*** MATERIAL

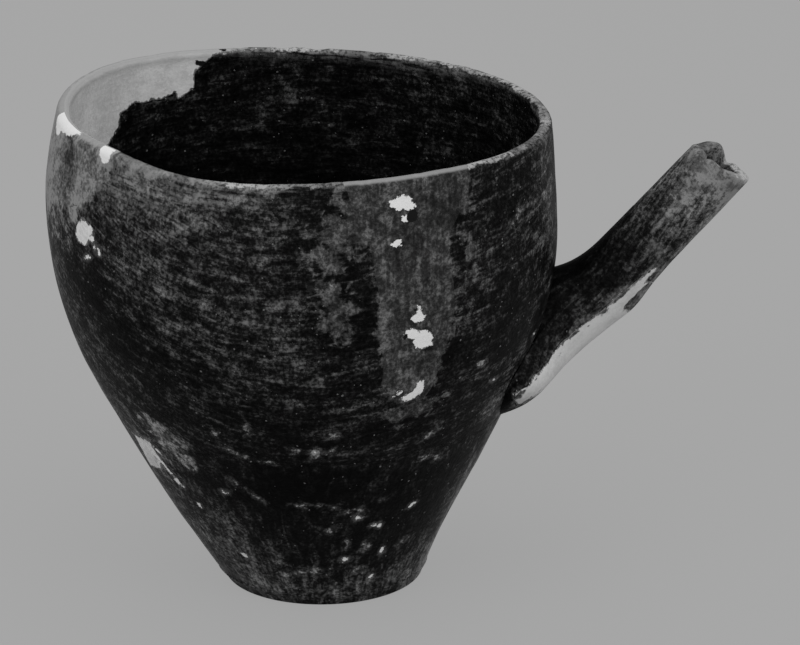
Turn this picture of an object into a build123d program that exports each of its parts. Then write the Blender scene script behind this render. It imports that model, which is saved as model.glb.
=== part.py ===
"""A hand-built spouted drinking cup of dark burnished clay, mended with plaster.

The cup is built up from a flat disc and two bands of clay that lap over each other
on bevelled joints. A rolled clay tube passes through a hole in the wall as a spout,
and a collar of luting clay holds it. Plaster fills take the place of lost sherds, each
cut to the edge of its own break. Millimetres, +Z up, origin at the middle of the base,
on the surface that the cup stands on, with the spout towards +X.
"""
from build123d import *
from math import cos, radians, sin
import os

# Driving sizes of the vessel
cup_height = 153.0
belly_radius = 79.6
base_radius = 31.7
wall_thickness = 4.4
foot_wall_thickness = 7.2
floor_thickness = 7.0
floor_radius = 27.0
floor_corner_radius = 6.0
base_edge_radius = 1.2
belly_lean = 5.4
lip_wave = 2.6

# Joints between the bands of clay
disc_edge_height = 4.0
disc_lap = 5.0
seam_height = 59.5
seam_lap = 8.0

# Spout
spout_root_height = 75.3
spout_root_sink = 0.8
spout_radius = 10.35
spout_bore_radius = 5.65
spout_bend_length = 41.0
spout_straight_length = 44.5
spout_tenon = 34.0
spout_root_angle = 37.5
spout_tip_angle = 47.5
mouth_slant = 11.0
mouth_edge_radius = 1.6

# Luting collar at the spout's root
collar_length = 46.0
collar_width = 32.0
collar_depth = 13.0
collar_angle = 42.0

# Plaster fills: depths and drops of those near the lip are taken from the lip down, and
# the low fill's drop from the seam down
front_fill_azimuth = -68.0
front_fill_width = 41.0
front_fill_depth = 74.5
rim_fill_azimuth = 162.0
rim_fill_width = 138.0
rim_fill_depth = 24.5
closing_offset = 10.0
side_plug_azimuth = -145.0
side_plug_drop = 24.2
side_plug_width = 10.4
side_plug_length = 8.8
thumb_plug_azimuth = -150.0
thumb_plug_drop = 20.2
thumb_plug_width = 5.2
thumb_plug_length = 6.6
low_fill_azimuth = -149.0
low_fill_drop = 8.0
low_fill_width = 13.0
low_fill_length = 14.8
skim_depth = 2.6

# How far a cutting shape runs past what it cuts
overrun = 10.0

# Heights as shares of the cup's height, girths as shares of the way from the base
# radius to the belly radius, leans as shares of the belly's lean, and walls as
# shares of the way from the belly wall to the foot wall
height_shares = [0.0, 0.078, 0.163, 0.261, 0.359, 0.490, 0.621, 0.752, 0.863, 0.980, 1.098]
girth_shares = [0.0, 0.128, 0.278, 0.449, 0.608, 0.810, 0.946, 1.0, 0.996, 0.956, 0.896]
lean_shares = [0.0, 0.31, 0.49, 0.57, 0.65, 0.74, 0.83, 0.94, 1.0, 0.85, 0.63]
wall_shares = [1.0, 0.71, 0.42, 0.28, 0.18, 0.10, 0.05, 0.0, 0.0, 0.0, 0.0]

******

--- TASK DESCRIPTION ---
State only the count of lines above that hold the string "each".

--- CORRECT ANSWER ---
3